— begin Records to process —
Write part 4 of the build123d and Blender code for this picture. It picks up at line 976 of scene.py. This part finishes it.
— end Records to process —
— begin Records to process —
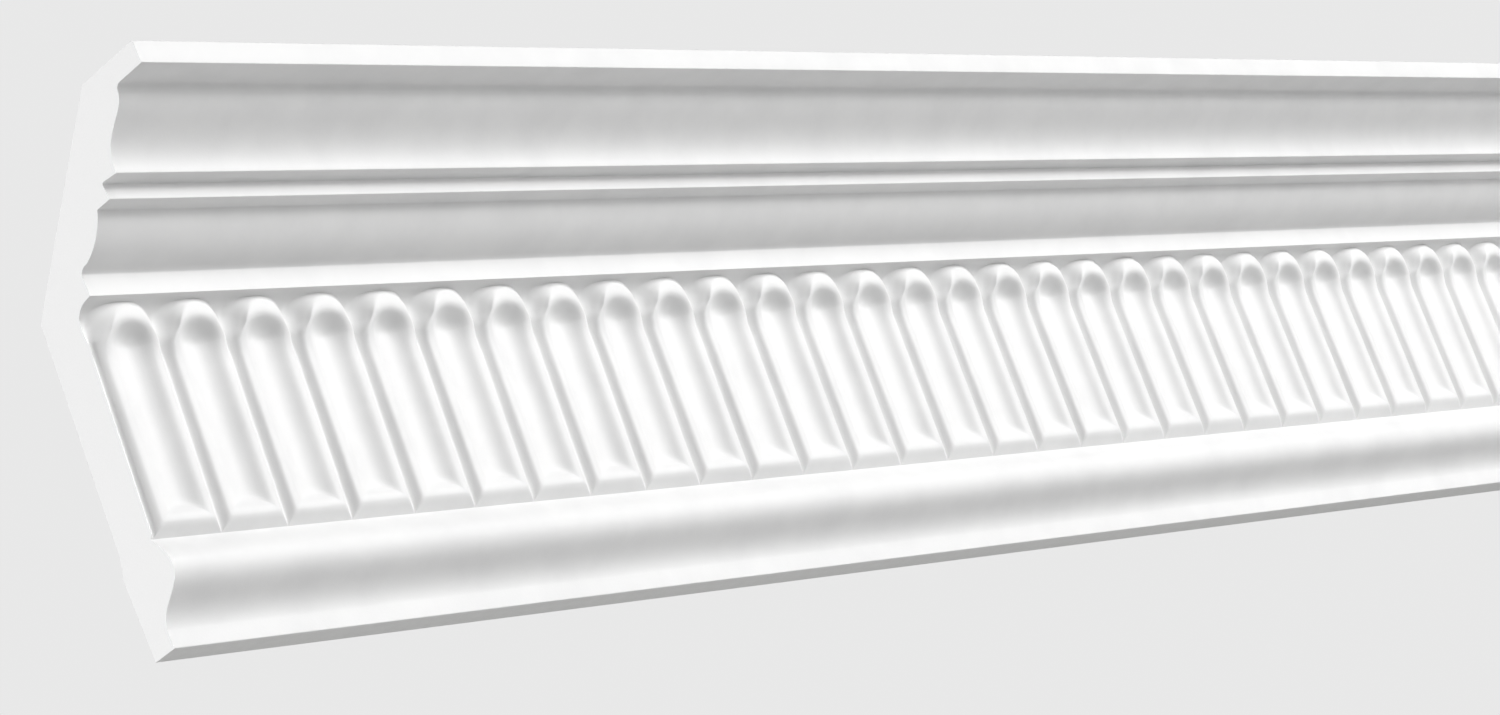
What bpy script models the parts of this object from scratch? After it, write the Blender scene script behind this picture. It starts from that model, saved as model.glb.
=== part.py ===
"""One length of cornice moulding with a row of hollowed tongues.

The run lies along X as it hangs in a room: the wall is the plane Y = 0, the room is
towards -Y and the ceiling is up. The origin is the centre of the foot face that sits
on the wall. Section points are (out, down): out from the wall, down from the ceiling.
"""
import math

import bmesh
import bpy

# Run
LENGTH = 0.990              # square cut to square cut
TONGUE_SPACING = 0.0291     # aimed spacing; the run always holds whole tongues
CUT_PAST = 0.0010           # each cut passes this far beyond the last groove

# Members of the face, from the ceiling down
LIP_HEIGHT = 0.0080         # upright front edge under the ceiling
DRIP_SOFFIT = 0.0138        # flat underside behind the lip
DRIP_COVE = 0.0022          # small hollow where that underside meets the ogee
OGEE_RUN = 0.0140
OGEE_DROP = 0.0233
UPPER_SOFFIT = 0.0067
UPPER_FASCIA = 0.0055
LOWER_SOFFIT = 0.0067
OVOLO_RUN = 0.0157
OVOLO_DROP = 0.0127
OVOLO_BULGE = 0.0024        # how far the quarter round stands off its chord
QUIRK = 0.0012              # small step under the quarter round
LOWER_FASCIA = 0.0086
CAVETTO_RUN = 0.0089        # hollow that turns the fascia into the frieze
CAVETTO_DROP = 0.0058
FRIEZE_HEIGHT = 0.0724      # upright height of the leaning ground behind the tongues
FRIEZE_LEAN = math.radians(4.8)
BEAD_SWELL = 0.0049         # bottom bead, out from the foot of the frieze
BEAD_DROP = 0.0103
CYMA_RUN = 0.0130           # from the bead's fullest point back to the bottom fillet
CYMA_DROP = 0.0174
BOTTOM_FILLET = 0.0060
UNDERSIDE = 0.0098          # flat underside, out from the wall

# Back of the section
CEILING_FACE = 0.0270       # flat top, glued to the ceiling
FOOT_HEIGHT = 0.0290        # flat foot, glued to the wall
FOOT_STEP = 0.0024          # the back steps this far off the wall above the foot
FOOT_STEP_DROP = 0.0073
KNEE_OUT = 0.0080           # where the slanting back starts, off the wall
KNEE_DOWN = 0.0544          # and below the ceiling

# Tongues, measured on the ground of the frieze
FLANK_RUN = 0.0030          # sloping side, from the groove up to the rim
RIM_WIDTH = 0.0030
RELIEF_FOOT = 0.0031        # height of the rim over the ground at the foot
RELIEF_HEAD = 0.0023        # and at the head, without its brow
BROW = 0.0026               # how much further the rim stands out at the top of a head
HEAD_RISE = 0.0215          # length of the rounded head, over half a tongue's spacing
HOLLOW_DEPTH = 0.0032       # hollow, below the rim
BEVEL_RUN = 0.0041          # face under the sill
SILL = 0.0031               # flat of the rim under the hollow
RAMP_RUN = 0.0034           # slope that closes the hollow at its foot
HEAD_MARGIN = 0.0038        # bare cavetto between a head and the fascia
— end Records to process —
— begin Records to process —
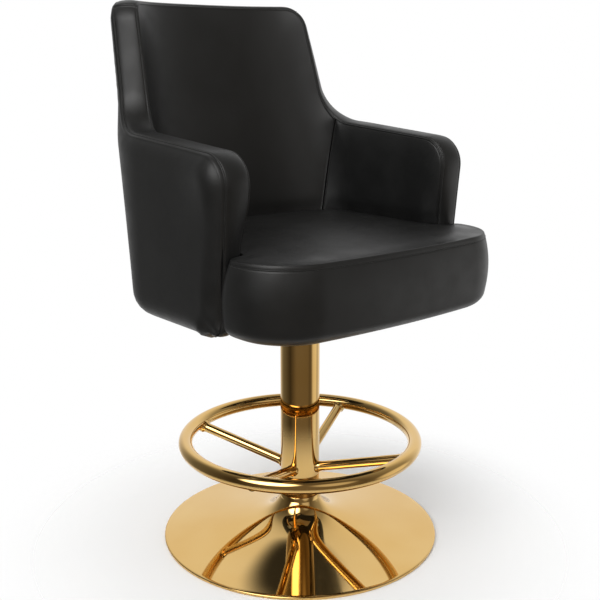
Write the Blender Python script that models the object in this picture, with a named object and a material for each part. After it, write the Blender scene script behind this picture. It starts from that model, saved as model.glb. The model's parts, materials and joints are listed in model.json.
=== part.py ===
— end Records to process —
Exercise brief:
Go through the material above and output exactly the lines from the one containing "What bpy script" through the one containing "CUT_PAST = 0.0010".

Response to this task:
What bpy script models the parts of this object from scratch? After it, write the Blender scene script behind this picture. It starts from that model, saved as model.glb.
=== part.py ===
"""One length of cornice moulding with a row of hollowed tongues.

The run lies along X as it hangs in a room: the wall is the plane Y = 0, the room is
towards -Y and the ceiling is up. The origin is the centre of the foot face that sits
on the wall. Section points are (out, down): out from the wall, down from the ceiling.
"""
import math

import bmesh
import bpy

# Run
LENGTH = 0.990              # square cut to square cut
TONGUE_SPACING = 0.0291     # aimed spacing; the run always holds whole tongues
CUT_PAST = 0.0010           # each cut passes this far beyond the last groove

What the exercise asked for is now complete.